■ **PROBLEM TO SOLVE**: Copy every record below, exactly as written.
== TASK INPUT
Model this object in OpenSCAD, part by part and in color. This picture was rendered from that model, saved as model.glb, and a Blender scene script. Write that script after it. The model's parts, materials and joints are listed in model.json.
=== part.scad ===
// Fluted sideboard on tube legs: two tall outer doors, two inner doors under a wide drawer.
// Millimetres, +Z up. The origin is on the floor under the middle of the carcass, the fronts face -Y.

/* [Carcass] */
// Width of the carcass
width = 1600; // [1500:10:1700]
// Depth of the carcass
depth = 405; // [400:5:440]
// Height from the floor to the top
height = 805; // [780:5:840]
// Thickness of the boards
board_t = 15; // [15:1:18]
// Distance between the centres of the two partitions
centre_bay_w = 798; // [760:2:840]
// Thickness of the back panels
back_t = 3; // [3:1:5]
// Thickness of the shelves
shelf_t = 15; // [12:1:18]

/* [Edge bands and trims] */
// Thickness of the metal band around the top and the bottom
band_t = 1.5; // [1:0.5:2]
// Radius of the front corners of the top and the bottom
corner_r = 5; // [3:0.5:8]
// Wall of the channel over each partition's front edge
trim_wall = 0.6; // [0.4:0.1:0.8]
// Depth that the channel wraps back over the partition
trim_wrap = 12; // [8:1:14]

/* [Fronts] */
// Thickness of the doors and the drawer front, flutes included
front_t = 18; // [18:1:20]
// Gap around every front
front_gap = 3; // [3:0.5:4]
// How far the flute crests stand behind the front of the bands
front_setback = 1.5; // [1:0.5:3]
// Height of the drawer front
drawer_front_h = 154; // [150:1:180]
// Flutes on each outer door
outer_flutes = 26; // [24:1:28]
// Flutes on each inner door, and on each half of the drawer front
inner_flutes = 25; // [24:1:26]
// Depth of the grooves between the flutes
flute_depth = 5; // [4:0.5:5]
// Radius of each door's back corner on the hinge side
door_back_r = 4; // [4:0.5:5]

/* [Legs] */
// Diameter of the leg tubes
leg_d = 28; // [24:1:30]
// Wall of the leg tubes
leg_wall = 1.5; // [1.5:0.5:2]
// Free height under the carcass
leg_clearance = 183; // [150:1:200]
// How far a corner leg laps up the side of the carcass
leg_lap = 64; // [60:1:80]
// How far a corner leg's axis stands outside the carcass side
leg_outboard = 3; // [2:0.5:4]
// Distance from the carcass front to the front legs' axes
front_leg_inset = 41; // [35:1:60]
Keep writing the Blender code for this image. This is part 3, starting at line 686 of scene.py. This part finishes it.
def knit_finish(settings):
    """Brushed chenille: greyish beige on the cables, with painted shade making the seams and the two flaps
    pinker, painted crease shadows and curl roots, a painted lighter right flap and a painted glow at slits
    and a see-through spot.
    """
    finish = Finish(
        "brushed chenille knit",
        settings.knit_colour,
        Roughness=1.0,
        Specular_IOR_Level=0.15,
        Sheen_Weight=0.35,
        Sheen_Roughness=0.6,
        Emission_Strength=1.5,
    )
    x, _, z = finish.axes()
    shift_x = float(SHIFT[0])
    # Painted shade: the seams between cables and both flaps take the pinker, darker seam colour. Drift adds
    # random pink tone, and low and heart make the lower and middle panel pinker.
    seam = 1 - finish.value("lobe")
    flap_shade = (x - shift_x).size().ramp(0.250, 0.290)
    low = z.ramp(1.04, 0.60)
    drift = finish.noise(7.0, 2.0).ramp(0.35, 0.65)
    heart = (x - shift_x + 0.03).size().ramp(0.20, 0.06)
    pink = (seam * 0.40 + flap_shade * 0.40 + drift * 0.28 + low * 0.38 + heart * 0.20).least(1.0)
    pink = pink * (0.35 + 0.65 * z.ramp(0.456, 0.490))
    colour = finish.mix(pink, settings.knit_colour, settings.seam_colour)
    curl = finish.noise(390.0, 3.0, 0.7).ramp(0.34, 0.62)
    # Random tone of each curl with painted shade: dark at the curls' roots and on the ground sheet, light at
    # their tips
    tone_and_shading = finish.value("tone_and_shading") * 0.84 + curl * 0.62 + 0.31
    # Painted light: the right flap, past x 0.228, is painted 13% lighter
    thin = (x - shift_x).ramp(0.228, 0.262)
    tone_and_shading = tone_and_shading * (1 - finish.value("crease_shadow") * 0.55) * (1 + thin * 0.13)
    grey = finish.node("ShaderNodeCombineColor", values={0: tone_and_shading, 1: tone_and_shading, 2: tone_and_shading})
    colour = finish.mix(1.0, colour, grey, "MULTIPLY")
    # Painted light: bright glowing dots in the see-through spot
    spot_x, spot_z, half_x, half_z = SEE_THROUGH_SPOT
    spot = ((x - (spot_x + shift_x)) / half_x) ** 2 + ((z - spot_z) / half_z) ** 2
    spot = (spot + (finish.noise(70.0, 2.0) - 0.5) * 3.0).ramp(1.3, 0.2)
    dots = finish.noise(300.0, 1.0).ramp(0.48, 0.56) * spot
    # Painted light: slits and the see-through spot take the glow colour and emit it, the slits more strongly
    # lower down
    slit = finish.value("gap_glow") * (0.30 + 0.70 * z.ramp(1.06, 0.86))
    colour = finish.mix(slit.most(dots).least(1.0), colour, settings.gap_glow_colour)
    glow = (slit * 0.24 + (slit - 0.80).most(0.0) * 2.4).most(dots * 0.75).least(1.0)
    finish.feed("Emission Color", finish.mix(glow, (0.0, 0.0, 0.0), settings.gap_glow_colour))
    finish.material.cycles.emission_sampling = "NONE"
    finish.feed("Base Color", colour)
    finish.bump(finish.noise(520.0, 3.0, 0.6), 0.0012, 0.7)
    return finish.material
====
■ **EXERCISE RESPONSE**:
Model this object in OpenSCAD, part by part and in color. This picture was rendered from that model, saved as model.glb, and a Blender scene script. Write that script after it. The model's parts, materials and joints are listed in model.json.
=== part.scad ===
// Fluted sideboard on tube legs: two tall outer doors, two inner doors under a wide drawer.
// Millimetres, +Z up. The origin is on the floor under the middle of the carcass, the fronts face -Y.

/* [Carcass] */
// Width of the carcass
width = 1600; // [1500:10:1700]
// Depth of the carcass
depth = 405; // [400:5:440]
// Height from the floor to the top
height = 805; // [780:5:840]
// Thickness of the boards
board_t = 15; // [15:1:18]
// Distance between the centres of the two partitions
centre_bay_w = 798; // [760:2:840]
// Thickness of the back panels
back_t = 3; // [3:1:5]
// Thickness of the shelves
shelf_t = 15; // [12:1:18]

/* [Edge bands and trims] */
// Thickness of the metal band around the top and the bottom
band_t = 1.5; // [1:0.5:2]
// Radius of the front corners of the top and the bottom
corner_r = 5; // [3:0.5:8]
// Wall of the channel over each partition's front edge
trim_wall = 0.6; // [0.4:0.1:0.8]
// Depth that the channel wraps back over the partition
trim_wrap = 12; // [8:1:14]

/* [Fronts] */
// Thickness of the doors and the drawer front, flutes included
front_t = 18; // [18:1:20]
// Gap around every front
front_gap = 3; // [3:0.5:4]
// How far the flute crests stand behind the front of the bands
front_setback = 1.5; // [1:0.5:3]
// Height of the drawer front
drawer_front_h = 154; // [150:1:180]
// Flutes on each outer door
outer_flutes = 26; // [24:1:28]
// Flutes on each inner door, and on each half of the drawer front
inner_flutes = 25; // [24:1:26]
// Depth of the grooves between the flutes
flute_depth = 5; // [4:0.5:5]
// Radius of each door's back corner on the hinge side
door_back_r = 4; // [4:0.5:5]

/* [Legs] */
// Diameter of the leg tubes
leg_d = 28; // [24:1:30]
// Wall of the leg tubes
leg_wall = 1.5; // [1.5:0.5:2]
// Free height under the carcass
leg_clearance = 183; // [150:1:200]
// How far a corner leg laps up the side of the carcass
leg_lap = 64; // [60:1:80]
// How far a corner leg's axis stands outside the carcass side
leg_outboard = 3; // [2:0.5:4]
// Distance from the carcass front to the front legs' axes
front_leg_inset = 41; // [35:1:60]
Keep writing the Blender code for this image. This is part 3, starting at line 686 of scene.py. This part finishes it.
def knit_finish(settings):
    """Brushed chenille: greyish beige on the cables, with painted shade making the seams and the two flaps
    pinker, painted crease shadows and curl roots, a painted lighter right flap and a painted glow at slits
    and a see-through spot.
    """
    finish = Finish(
        "brushed chenille knit",
        settings.knit_colour,
        Roughness=1.0,
        Specular_IOR_Level=0.15,
        Sheen_Weight=0.35,
        Sheen_Roughness=0.6,
        Emission_Strength=1.5,
    )
    x, _, z = finish.axes()
    shift_x = float(SHIFT[0])
    # Painted shade: the seams between cables and both flaps take the pinker, darker seam colour. Drift adds
    # random pink tone, and low and heart make the lower and middle panel pinker.
    seam = 1 - finish.value("lobe")
    flap_shade = (x - shift_x).size().ramp(0.250, 0.290)
    low = z.ramp(1.04, 0.60)
    drift = finish.noise(7.0, 2.0).ramp(0.35, 0.65)
    heart = (x - shift_x + 0.03).size().ramp(0.20, 0.06)
    pink = (seam * 0.40 + flap_shade * 0.40 + drift * 0.28 + low * 0.38 + heart * 0.20).least(1.0)
    pink = pink * (0.35 + 0.65 * z.ramp(0.456, 0.490))
    colour = finish.mix(pink, settings.knit_colour, settings.seam_colour)
    curl = finish.noise(390.0, 3.0, 0.7).ramp(0.34, 0.62)
    # Random tone of each curl with painted shade: dark at the curls' roots and on the ground sheet, light at
    # their tips
    tone_and_shading = finish.value("tone_and_shading") * 0.84 + curl * 0.62 + 0.31
    # Painted light: the right flap, past x 0.228, is painted 13% lighter
    thin = (x - shift_x).ramp(0.228, 0.262)
    tone_and_shading = tone_and_shading * (1 - finish.value("crease_shadow") * 0.55) * (1 + thin * 0.13)
    grey = finish.node("ShaderNodeCombineColor", values={0: tone_and_shading, 1: tone_and_shading, 2: tone_and_shading})
    colour = finish.mix(1.0, colour, grey, "MULTIPLY")
    # Painted light: bright glowing dots in the see-through spot
    spot_x, spot_z, half_x, half_z = SEE_THROUGH_SPOT
    spot = ((x - (spot_x + shift_x)) / half_x) ** 2 + ((z - spot_z) / half_z) ** 2
    spot = (spot + (finish.noise(70.0, 2.0) - 0.5) * 3.0).ramp(1.3, 0.2)
    dots = finish.noise(300.0, 1.0).ramp(0.48, 0.56) * spot
    # Painted light: slits and the see-through spot take the glow colour and emit it, the slits more strongly
    # lower down
    slit = finish.value("gap_glow") * (0.30 + 0.70 * z.ramp(1.06, 0.86))
    colour = finish.mix(slit.most(dots).least(1.0), colour, settings.gap_glow_colour)
    glow = (slit * 0.24 + (slit - 0.80).most(0.0) * 2.4).most(dots * 0.75).least(1.0)
    finish.feed("Emission Color", finish.mix(glow, (0.0, 0.0, 0.0), settings.gap_glow_colour))
    finish.material.cycles.emission_sampling = "NONE"
    finish.feed("Base Color", colour)
    finish.bump(finish.noise(520.0, 3.0, 0.6), 0.0012, 0.7)
    return finish.material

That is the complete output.